The quarterback referenced the moment on his Instagram and responded by calling Payton “Dennis,” a nod to the “Dennis the Menace” nickname given to Payton by his mentor Bill Parcells.

“[The arguing] that’s like a term of endearment for him,” Jordan said. “It’s one of those last remnants of that brimstone and fire-type coach. Now it’s 2024 … people get their feelings hurt quicker now.”

SAINTS PLAYERS AND coaches got used to Payton’s intense attention to detail.

He’d notice if a player was even one inch off his mark in practice.

“Sean literally walked over to [a receiver] in practice and said, ‘Not right here,'” Jordan said, demonstrating how Payton moved the receiver. “And I would call it maybe an inch and a half.”

According to Johnson, Payton was, “for lack of a better term, anal. In a good way.”

Payton made a presentation to the Broncos last year prior to a midseason win against the Buffalo Bills on “Monday Night Football” that included the elevation of the Bills’ stadium relative to sea level.

He also pays close attention to the science of sleep studies. This was particularly important to him in Denver, as hours are lost when the team travels west to east. Broncos coaches have always stuck to the status quo by flying in Saturday for a Sunday game and arriving back in Denver in the wee hours of the morning after a prime-time game.

Instead, Payton had the Broncos go to Buffalo on Saturday and come home Tuesday for the Monday night game, a trip longer than the Kansas City Chiefs‘ stint in Germany the prior week.

“Every detail matters on the field, then every detail matters around the field, in the facility, in the locker room, in the parking lot,” Payton said. “You just become maniacal with preparation.”

This year, Payton took the Broncos to Greenbrier Resort in White Sulphur Springs, West Virginia, where the Saints held training camp from 2014 to 2016. He wanted to keep the team in the Eastern time zone for Weeks 3 and 4 against the Tampa Bay Buccaneers and New York Jets. At a cost of roughly $2 million for the week, according to team sources, the Broncos spent five rain-soaked days at the Greenbrier.

The Broncos entered the road trip 0-2 and came home with two wins.

“[To] figure out what our identity is and come back home with two road wins, it was awesome,” Broncos safety P.J. Locke said.

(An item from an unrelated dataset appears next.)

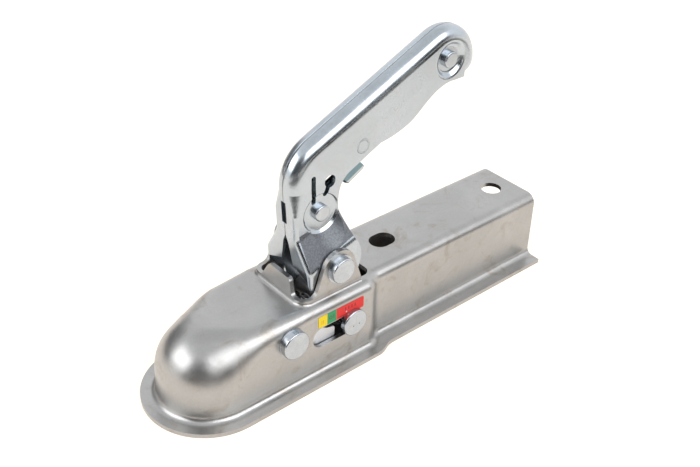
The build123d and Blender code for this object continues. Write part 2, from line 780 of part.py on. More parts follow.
def make_catch():
    """A folded catch on the neck rivet, with its finger pad below the grip."""
    outer_y = grip_inner_y - catch_side_gap
    inner_y = outer_y - catch_sheet
    neck = (neck_rivet_x + catch_neck_reach, neck_rivet_z + catch_neck_rise)
    heel = stepped_from(neck, catch_heel_length, -45)
    heel_end = stepped_from(heel, catch_heel_blunt, (catch_pad_slope - 45) / 2 - 20)
    toe = stepped_from(heel_end, catch_pad_length, catch_pad_slope)
    tip = stepped_from(toe, catch_toe_blunt, (catch_pad_slope + 90) / 2)
    top = stepped_from(tip, catch_side_length, catch_side_slope)
    arm_top = stepped_from(neck, 1.5 * catch_arm_width, 189)
    arm_root = (neck_rivet_x - catch_arm_width / 4, neck_rivet_z + catch_arm_width)
    arm_foot = (neck_rivet_x + catch_arm_width, neck_rivet_z - catch_arm_width / 3)
    arm_low = stepped_from(arm_top, catch_arm_width, -42)
    outline = make_face(Polyline(neck, heel, heel_end, toe, tip, top, arm_top, arm_root, arm_foot, arm_low,
                                 close=True))
    heel_corner = [v for v in outline.vertices() if math.dist((v.X, v.Y), heel) < 0.01]
    outline = fillet(heel_corner, catch_corner_radius)
    outline += turned_face(catch_boss_radius, neck_rivet_x, neck_rivet_z)
    shape = on_side(outline, -outer_y, outer_y)
    long_edges = []
    for edge in shape.edges():
        start, end = edge @ 0, edge @ 1
        level = abs(start.Y - end.Y) < 0.01 and abs(abs(start.Y) - outer_y) < 0.01
        below = all(p.X > neck[0] - 0.1 and p.Z < tip[1] + 0.5 for p in (start, end))
        if level and below:
            long_edges.append(edge)
    shape = fillet(long_edges, catch_bend_radius)
    inside_neck = stepped_from(neck, catch_sheet, 45)
    inside_heel = stepped_from(heel, catch_sheet, 75)
    inside_heel_end = stepped_from(heel_end, catch_sheet, catch_pad_slope + 65)
    inside_toe = stepped_from(toe, catch_sheet, catch_pad_slope + 90)
    beyond = stepped_from(inside_toe, 2 * catch_pad_length, catch_pad_slope)
    above = (beyond[0], beyond[1] + 4 * catch_pad_length)
    before = (neck_rivet_x - 4 * catch_pad_length, above[1])
    below = (before[0], neck_rivet_z - 2 * catch_boss_radius)
    rear_of_boss = (neck[0] - catch_sheet, below[1])
    cut = Polyline(inside_neck, inside_heel, inside_heel_end, inside_toe, beyond, above, before, below,
                   rear_of_boss, neck, close=True)
    shape -= on_side(make_face(cut), -inner_y, inner_y)
    bore = spacer_diameter + 2 * running_clearance
    return shape - rod(neck_rivet_x, neck_rivet_z, bore, -outer_y - 1, outer_y + 1)


# Springs

def ring(x, z, radius, wire, y):
    """One closed loop of wire round a bar along Y."""
    return Pos(x, y, z) * Rot(90, 0, 0) * Torus(radius, wire / 2)


def wire_bar(foot, way, wire, length):
    """A straight run of wire from a point."""
    from_foot = (Align.CENTER, Align.CENTER, Align.MIN)
    return Plane(origin=foot, z_dir=way) * Cylinder(wire / 2, length, align=from_foot)


def make_lock_spring():
    """A pull spring between the jaw pin's sleeve and the lock pin's sleeve."""
    loop_radius = spacer_diameter / 2 + spring_loop_gap + lock_spring_wire / 2
    start = Vector(jaw_pin_x, 0, jaw_pin_z)
    end = Vector(lock_pin_x, 0, lock_pin_z)
    axis = (end - start).normalized()
    coil_start = start + axis * (loop_radius + lock_spring_wire)
    coil_length = (end - start).length - 2 * (loop_radius + lock_spring_wire)
    radius = (lock_spring_diameter - lock_spring_wire) / 2
    side = Vector(0, 1, 0)
    plane = Plane(origin=coil_start, x_dir=side, z_dir=axis)
    path = plane * Helix(pitch=coil_length / lock_spring_turns, height=coil_length, radius=radius)
    section = Plane(origin=path @ 0, z_dir=path % 0) * Circle(lock_spring_wire / 2)
    coil = sweep(section, path=path, is_frenet=True)
    spring = coil
    for centre, point, way in ((start, path @ 0, 1), (end, path @ 1, -1)):
        hook_foot = centre + axis * (loop_radius * way)
        spring += ring(centre.X, centre.Z, loop_radius, lock_spring_wire, 0)
        spring += wire_bar(hook_foot, point - hook_foot, lock_spring_wire, (point - hook_foot).length)
        spring += Pos(*point) * Sphere(lock_spring_wire / 2)
    return spring


def make_torsion_spring(x, z, bar_diameter, y, turns, start_angle, leg_length):
    """A few coils round a bar, with one straight leg from each end coil."""
    radius = bar_diameter / 2 + small_spring_gap + small_spring_wire / 2
    pitch = small_spring_wire * small_spring_pitch
    width = pitch * turns
    angle = math.radians(start_angle)
    start_way = (math.cos(angle), 0, math.sin(angle))
    plane = Plane(origin=(x, y - width / 2, z), x_dir=start_way, z_dir=(0, 1, 0))
    path = plane * Helix(pitch=pitch, height=width, radius=radius)
    section = Plane(origin=path @ 0, z_dir=path % 0) * Circle(small_spring_wire / 2)
    spring = sweep(section, path=path, is_frenet=True)
    for at, way in ((0, -1), (1, 1)):
        spring += wire_bar(path @ at, (path % at) * way, small_spring_wire, leg_length)
    return spring


# The set of parts

def washers(x, z, bore, outer, seat_y):
    """Two washers, one under each head."""
    pair = []
    for side in (-1, 1):
        from_y, to_y = sorted((side * seat_y, side * (seat_y + washer_thickness)))
        pair.append(tube(x, z, outer, bore, from_y, to_y))
    return pair


def make_label():
    face = Pos(label_front + label_length / 2, label_bottom + label_height / 2)
    face = face * RectangleRounded(label_length, label_height, label_corner)
    return on_side(face, -dome_radius - label_thickness, -dome_radius)


handle_near = make_handle_half()
pivot_washers = washers(pivot_x, pivot_z, pivot_diameter, pivot_head_diameter + 2 * washer_margin,
                        ear_outer_y)
jaw_washers = washers(jaw_pin_x, jaw_pin_z, jaw_pin_diameter, jaw_head_diameter + 2 * jaw_washer_margin,
                      dome_radius)
jaw_far_washers = washers(jaw_pin_x, jaw_pin_z, jaw_pin_diameter, jaw_far_washer_diameter, dome_radius)
lock_seat = dome_radius + slide_gap

parts = {
    "coupling_body": make_body(),
    "main_pivot_pin": headed_pin(pivot_x, pivot_z, pivot_diameter, (pivot_head_diameter, pivot_head_height),
                                 ear_outer_y + washer_thickness),
    "pivot_washer_near": pivot_washers[0],
    "pivot_washer_far": pivot_washers[1],
    "pivot_sleeve": tube(pivot_x, pivot_z, spacer_diameter + 3, pivot_diameter + 2 * running_clearance,
                         -pivot_sleeve_end, pivot_sleeve_end),
    "jaw_pin": headed_pin(jaw_pin_x, jaw_pin_z, jaw_pin_diameter, (jaw_head_diameter, jaw_head_height),
                          dome_radius + washer_thickness, (jaw_far_head_diameter, jaw_far_head_height)),
    "jaw_pin_washer_near": jaw_washers[0],
    "jaw_pin_washer_far": jaw_far_washers[1],
    "jaw_pin_sleeve": tube(jaw_pin_x, jaw_pin_z, spacer_diameter, jaw_pin_diameter + 2 * running_clearance,
                           -(jaw_outer_y - jaw_plate - slide_gap), jaw_outer_y - jaw_plate - slide_gap),
    "ball_jaw": make_jaw(),
    "lock_pin": headed_pin(lock_pin_x, lock_pin_z, lock_pin_diameter, (lock_head_diameter, lock_head_height),
                           lock_seat),
    "lock_pin_sleeve": tube(lock_pin_x, lock_pin_z, spacer_diameter, lock_pin_diameter + 2 * running_clearance,
                            -leg_inner_y + slide_gap, leg_inner_y - slide_gap),
    "lock_spring": make_lock_spring(),
    "jaw_spring": make_torsion_spring(jaw_pin_x, jaw_pin_z, spacer_diameter, jaw_spring_y, jaw_spring_turns,
                                      jaw_spring_start, jaw_spring_leg),
    "handle_half_near": handle_near,
    "handle_half_far": mirror(handle_near, Plane.XZ),
    "grip_end_rivet": headed_pin(end_rivet_x, end_rivet_z, rivet_neck_diameter, (rivet_diameter, rivet_stub),
                                 grip_half_width - eye_depth),
    "grip_end_spacer": tube(end_rivet_x, end_rivet_z, spacer_diameter, rivet_neck_diameter + 2 * running_clearance,
                            -(grip_inner_y - eye_depth), grip_inner_y - eye_depth),
    "neck_rivet": headed_pin(neck_rivet_x, neck_rivet_z, rivet_neck_diameter, (rivet_diameter, rivet_stub),
                             grip_half_width),
    "neck_spacer": tube(neck_rivet_x, neck_rivet_z, spacer_diameter, rivet_neck_diameter + 2 * running_clearance,
                        -grip_inner_y, grip_inner_y),
    "release_catch": make_catch(),
    "catch_spring": make_torsion_spring(neck_rivet_x, neck_rivet_z, spacer_diameter, 0, catch_spring_turns,
                                        catch_spring_start, catch_spring_leg),
    "indicator_label": make_label(),
}

os.makedirs("parts", exist_ok=True)
for name, shape in parts.items():
    export_step(shape, f"parts/{name}.step")
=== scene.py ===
import json
import math

import bpy
from mathutils import Matrix, Vector


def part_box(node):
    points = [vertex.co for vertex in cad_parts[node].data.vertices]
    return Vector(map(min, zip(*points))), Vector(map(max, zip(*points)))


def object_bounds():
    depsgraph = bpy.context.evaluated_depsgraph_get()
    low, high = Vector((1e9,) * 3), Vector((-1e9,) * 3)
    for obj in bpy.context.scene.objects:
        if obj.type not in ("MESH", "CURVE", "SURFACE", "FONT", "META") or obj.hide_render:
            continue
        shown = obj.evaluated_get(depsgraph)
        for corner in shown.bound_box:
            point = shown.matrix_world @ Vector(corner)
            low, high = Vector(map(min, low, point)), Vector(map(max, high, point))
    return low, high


# Trailer coupling head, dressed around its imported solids. Metres throughout.

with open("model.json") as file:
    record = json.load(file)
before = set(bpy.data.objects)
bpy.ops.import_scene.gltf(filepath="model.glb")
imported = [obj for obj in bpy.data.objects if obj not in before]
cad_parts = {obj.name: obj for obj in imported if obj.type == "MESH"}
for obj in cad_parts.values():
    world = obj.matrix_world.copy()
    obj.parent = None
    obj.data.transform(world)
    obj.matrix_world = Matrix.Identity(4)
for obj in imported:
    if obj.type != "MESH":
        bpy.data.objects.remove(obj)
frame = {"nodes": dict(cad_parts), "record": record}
cadBox = [list(corner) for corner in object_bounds()]
print("loaded", len(frame["nodes"]), "nodes")


# Small helpers for node trees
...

“If you mess up, you don’t even want to look at him. You don’t even want to be in his eye distance,” Saints tight end Juwan Johnson said. Marc Lebryk-USA TODAY Sports

IT’S TOO EARLY to know if the qualities that made Payton successful in New Orleans will translate to Denver, where he is currently 11-12. When Payton joined the Saints, he learned which players had those qualities by putting them through a training camp in the heat at Millsaps College in Jackson, Mississippi.

The camp included two-a-day practices in full pads, a practice banned by the NFL in the 2012 collective bargaining agreement. Saints assistant offensive line coach Jahri Evans, a recent finalist for the Pro Football Hall of Fame, said Payton started him immediately as a rookie because that camp proved “his makeup.”

Now Payton has to figure out different ways of discovering which players fit his culture.

“It’s not easy,” Evans said. “… You may think it may never happen again but it doesn’t mean you don’t try.”

Payton’s Denver staff, which includes 14 employees with Saints ties, understands what it takes. Payton also made major personnel moves similar to his early New Orleans days, releasing starting quarterback Russell Wilson even though it cost the team $53 million in salary cap space over the next two seasons. All-Pro safety Justin Simmons was also released this offseason.

“Sean was like, ‘No one player is going to be bigger than what we’re trying to do here,'” Moore said of Payton’s Saints days.

Thursday’s game could foreshadow how the rest of the season goes for both Payton and his former assistant, Allen.

A Saints win would snap a four-game losing streak and help Allen take a step away from Payton’s shadow, while a Broncos win could help put them on the road toward their first winning season since 2016.

“Everybody in this building knows who Sean Payton is and if he sees blood in water, he’s going to go try and take advantage,” Jordan said. “That’s always been his M.O.”

Jordan said he expects Payton to embrace any negative reception Thursday and use it as motivation. Regardless, Thursday’s game will be another chapter in the “Game-day Sean” lore.

“He wants to be successful, he wants to dominate,” former Saints running back Mark Ingram II said. “… There’s nothing like Sean Payton. He’s one-of-one. That’s what makes him so great. That’s why he was great in New Orleans all these years and that’s why he’s been challenged with the task to bring Denver Broncos back to prominence. Because he can do it and that’s what he’s about.”